Pourtant, ces "défauts" sont aussi ce qui fait leur charme. Dans une époque où les jeux guident constamment la main du joueur, replonger dans Hexen, c’est accepter de se perdre, de tâtonner, de griffonner des notes sur papier. C’est une expérience qui demande patience et persévérance, mais qui récompense par une atmosphère et une densité incomparables.
L’héritage de ces deux titres, surtout combinés, est immense : sans eux, l’expérimentation de FPS hybrides aurait peut-être pris un autre chemin. Aujourd’hui encore, on retrouve leur influence dans certains jeux indépendants qui osent mélanger tir, exploration et univers ésotérique.
En conclusion
La compilation Heretic + Hexen par Nightdive Studios n’est pas une révolution, mais elle a le mérite de préserver deux jalons essentiels de l’histoire du FPS. Elle n’ajoute pas de fioritures, elle ne trahit pas l’esprit original, mais elle se contente d’assurer une accessibilité parfaite à des jeux qui en avaient bien besoin.

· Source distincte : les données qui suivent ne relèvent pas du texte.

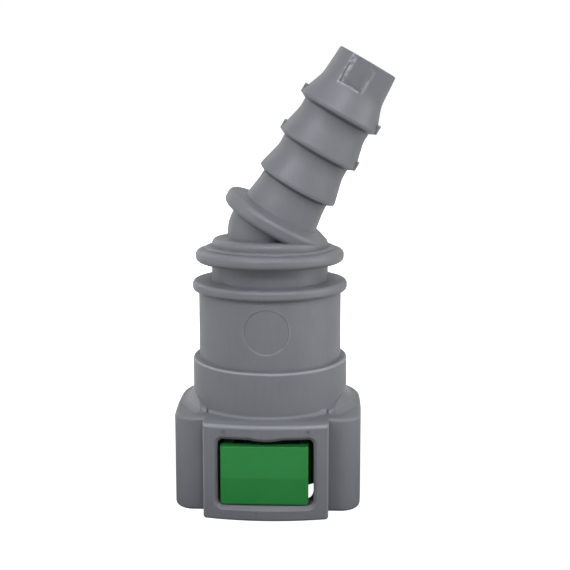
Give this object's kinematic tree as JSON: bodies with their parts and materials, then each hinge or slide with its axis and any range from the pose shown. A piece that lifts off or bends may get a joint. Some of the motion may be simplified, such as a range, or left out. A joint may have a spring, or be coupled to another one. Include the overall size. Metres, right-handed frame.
{
  "type": "quick connector",
  "caption": "Moulded push-on tube connector with a ring retainer released by two buttons, inner seals and an angled hose barb.",
  "frame": {"origin": "on the socket axis, at the plane of the housing's bottom rim", "axes": "+Z along the socket axis into the body, the buttons face -Y and +Y, and the hose barb leans towards +X and a little to the front, -Y"},
  "size_m": [0.0351, 0.0316, 0.0729],
  "materials": {
    "grey_polyamide": "fine satin moulded",
    "green_polyamide": "satin moulded",
    "seal_rubber": "satin",
    "black_polyamide": "satin moulded"
  },
  "bodies": {
    "housing": {"connector_body": "grey_polyamide", "inner_seal": "seal_rubber", "seal_spacer": "black_polyamide", "outer_seal": "seal_rubber", "retaining_bush": "black_polyamide"},
    "retainer": {"release_retainer": "green_polyamide"}
  },
  "joints": [
    {"name": "retainer_press", "type": "slide", "parent": "housing", "child": "retainer", "axis": [0, 1, 0], "range_m": [-0.0013, 0.0013], "stiffness_N_per_m": 2000}
  ]
}
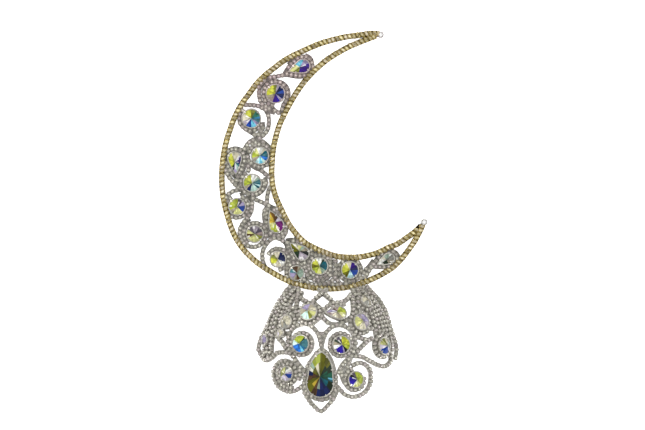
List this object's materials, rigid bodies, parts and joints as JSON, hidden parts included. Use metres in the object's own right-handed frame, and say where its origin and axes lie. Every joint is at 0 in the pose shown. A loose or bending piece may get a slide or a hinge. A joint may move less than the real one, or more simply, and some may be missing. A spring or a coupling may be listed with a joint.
{
  "type": "rhinestone headpiece",
  "caption": "Crescent moon of gold cup chain filled with silver chain scrolls and iridescent stones, above an open domed hood of the same scrolls with a large drop stone.",
  "frame": {"origin": "centre of the headpiece's outline at the surface that its back lies on", "axes": "+X to the wearer's left as seen from the front, +Y towards the moon's upper horn, +Z out of the front"},
  "size_m": [0.1046, 0.1914, 0.0281],
  "materials": {
    "gold_chain": "gold plated rhinestone cup chain",
    "silver_chain": "silver plated rhinestone cup chain and settings",
    "aurora_stone": "cut glass with an aurora coating"
  },
  "bodies": {
    "root": {"hood_drop_1": "aurora_stone", "hood_drop_7": "aurora_stone", "hood_round_10": "aurora_stone", "hood_round_11": "aurora_stone", "hood_round_12": "aurora_stone", "hood_round_13": "aurora_stone", "hood_round_2": "aurora_stone", "hood_round_3": "aurora_stone", "hood_round_4": "aurora_stone", "hood_round_5": "aurora_stone", "hood_round_6": "aurora_stone", "hood_round_8": "aurora_stone", "hood_round_9": "aurora_stone", "hood_scrolls": "silver_chain", "horn_cap_lower": "silver_chain", "horn_cap_upper": "silver_chain", "moon_drop_1": "aurora_stone", "moon_drop_11": "aurora_stone", "moon_drop_15": "aurora_stone", "moon_drop_5": "aurora_stone", "moon_drop_9": "aurora_stone", "moon_rim": "gold_chain", "moon_round_10": "aurora_stone", "moon_round_12": "aurora_stone", "moon_round_13": "aurora_stone", "moon_round_14": "aurora_stone", "moon_round_2": "aurora_stone", "moon_round_3": "aurora_stone", "moon_round_4": "aurora_stone", "moon_round_6": "aurora_stone", "moon_round_7": "aurora_stone", "moon_round_8": "aurora_stone", "moon_scrolls": "silver_chain"}
  },
  "joints": []
}
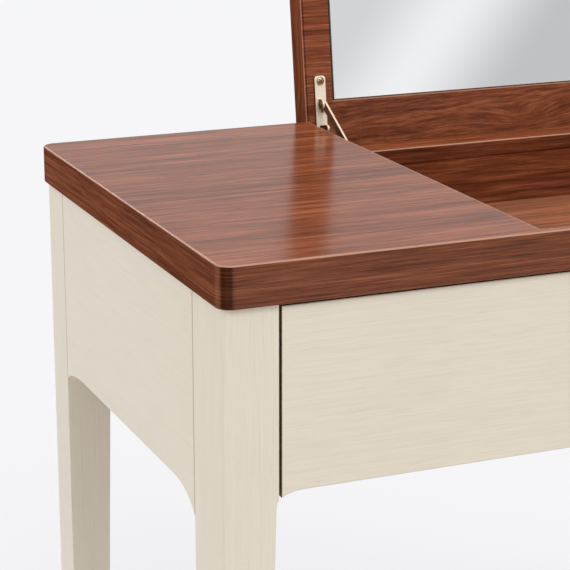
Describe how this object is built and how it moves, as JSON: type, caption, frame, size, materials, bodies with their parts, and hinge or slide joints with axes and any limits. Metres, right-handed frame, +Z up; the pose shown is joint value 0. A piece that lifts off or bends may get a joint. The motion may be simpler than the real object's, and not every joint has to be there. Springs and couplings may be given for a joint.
{
  "type": "flip top vanity table",
  "caption": "Dressing table with a hinged mirror lid over a fitted compartment, drawers in the apron, and legs tapered on the inner side.",
  "frame": {"origin": "on the floor, midway across the table and midway between its front edge and the furthest reach of the open lid behind it", "axes": "+Z up, +Y from the user towards the back, +X to the user's right"},
  "size_m": [1, 0.5412, 1.1539],
  "materials": {
    "walnut_top": "satin lacquered walnut veneer, grain along X",
    "walnut_lid": "satin lacquered walnut veneer, grain along X",
    "walnut_inside": "lacquered walnut veneer",
    "walnut_ledge": "satin lacquered walnut veneer",
    "cream_paint_upright": "open-grain cream paint, grain upright",
    "cream_paint_level": "open-grain cream paint, grain level",
    "plain_wood": "sanded solid wood",
    "drawer_wood": "clear lacquered wood",
    "runner_beech": "waxed beech",
    "steel": "zinc plated",
    "hinge_brass": "satin brass",
    "stay_brass": "satin champagne brass",
    "track_metal": "satin champagne die casting",
    "mirror_glass": "silvered float glass",
    "tape": "foam tape",
    "bumper": "soft clear pad",
    "glide": "matt nylon"
  },
  "bodies": {
    "table": {"centre_divider": "plain_wood", "compartment_floor": "walnut_inside", "compartment_front_wall": "walnut_inside", "compartment_ledge": "walnut_ledge", "compartment_left_wall": "walnut_inside", "compartment_rear_wall": "walnut_inside", "compartment_right_wall": "walnut_inside", "corner_blocks": "plain_wood", "corner_bolts": "steel", "frame_dowels": "runner_beech", "front_rail": "plain_wood", "hinge_frame_leaves": "hinge_brass", "hinge_frame_screws": "hinge_brass", "hinge_pins": "hinge_brass", "left_drawer_runners": "runner_beech", "left_front_leg": "cream_paint_upright", "left_rear_leg": "cream_paint_upright", "left_runner_bearer": "plain_wood", "left_side_apron": "cream_paint_level", "left_stay_track": "track_metal", "leg_glides": "glide", "lid_bumpers": "bumper", "rear_apron": "cream_paint_level", "right_drawer_runners": "runner_beech", "right_front_leg": "cream_paint_upright", "right_rear_leg": "cream_paint_upright", "right_runner_bearer": "plain_wood", "right_side_apron": "cream_paint_level", "right_stay_track": "track_metal", "stay_track_screws": "steel", "top_panel": "walnut_top", "top_screws": "steel"},
    "lid": {"lid_panel": "walnut_lid", "mirror": "mirror_glass", "mirror_tape": "tape", "hinge_lid_leaves": "hinge_brass", "hinge_lid_screws": "hinge_brass", "left_stay_plate": "stay_brass", "right_stay_plate": "stay_brass", "stay_rivets": "stay_brass", "stay_plate_screws": "stay_brass"},
    "left_stay_arm": {"left_stay_arm": "stay_brass"},
    "right_stay_arm": {"right_stay_arm": "stay_brass"},
    "left_drawer": {"left_drawer_back": "drawer_wood", "left_drawer_bottom": "drawer_wood", "left_drawer_front": "cream_paint_level", "left_drawer_inner_side": "drawer_wood", "left_drawer_outer_side": "drawer_wood"},
    "right_drawer": {"right_drawer_back": "drawer_wood", "right_drawer_bottom": "drawer_wood", "right_drawer_front": "cream_paint_level", "right_drawer_inner_side": "drawer_wood", "right_drawer_outer_side": "drawer_wood"}
  },
  "joints": [
    {"name": "lid_hinge", "type": "hinge", "parent": "table", "child": "lid", "pos_m": [0, 0.17939, 0.7195], "axis": [1, 0, 0], "range_deg": [0, 98]},
    {"name": "left_stay_pivot", "type": "hinge", "parent": "lid", "child": "left_stay_arm", "pos_m": [-0.22, 0.18347, 0.76467], "axis": [1, 0, 0], "range_deg": [-117.6, 0]},
    {"name": "right_stay_pivot", "type": "hinge", "parent": "lid", "child": "right_stay_arm", "pos_m": [0.22, 0.18347, 0.76467], "axis": [1, 0, 0], "range_deg": [-117.6, 0]},
    {"name": "left_drawer_slide", "type": "slide", "parent": "table", "child": "left_drawer", "axis": [0, -1, 0], "range_m": [0, 0.3]},
    {"name": "right_drawer_slide", "type": "slide", "parent": "table", "child": "right_drawer", "axis": [0, -1, 0], "range_m": [0, 0.3]}
  ],
  "couplings": [
    {"joint": "left_stay_pivot", "follows": "lid_hinge", "ratio": -1.2},
    {"joint": "right_stay_pivot", "follows": "lid_hinge", "ratio": -1.2}
  ]
}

Pour les nostalgiques, c’est une chance de retrouver intactes des sensations perdues. Pour les curieux, c’est une opportunité de comprendre l’évolution d’un genre qui a ensuite engendré Quake, Unreal et bien plus. Pour les joueurs modernes en quête de confort, en revanche, la marche peut sembler haute, tant certaines mécaniques accusent leur âge.
Mais malgré leurs rugosités, Heretic et Hexen demeurent uniques. Ils respirent une audace créative que l’on retrouve rarement aujourd’hui. Et rien que pour cela, cette compilation vaut le détour.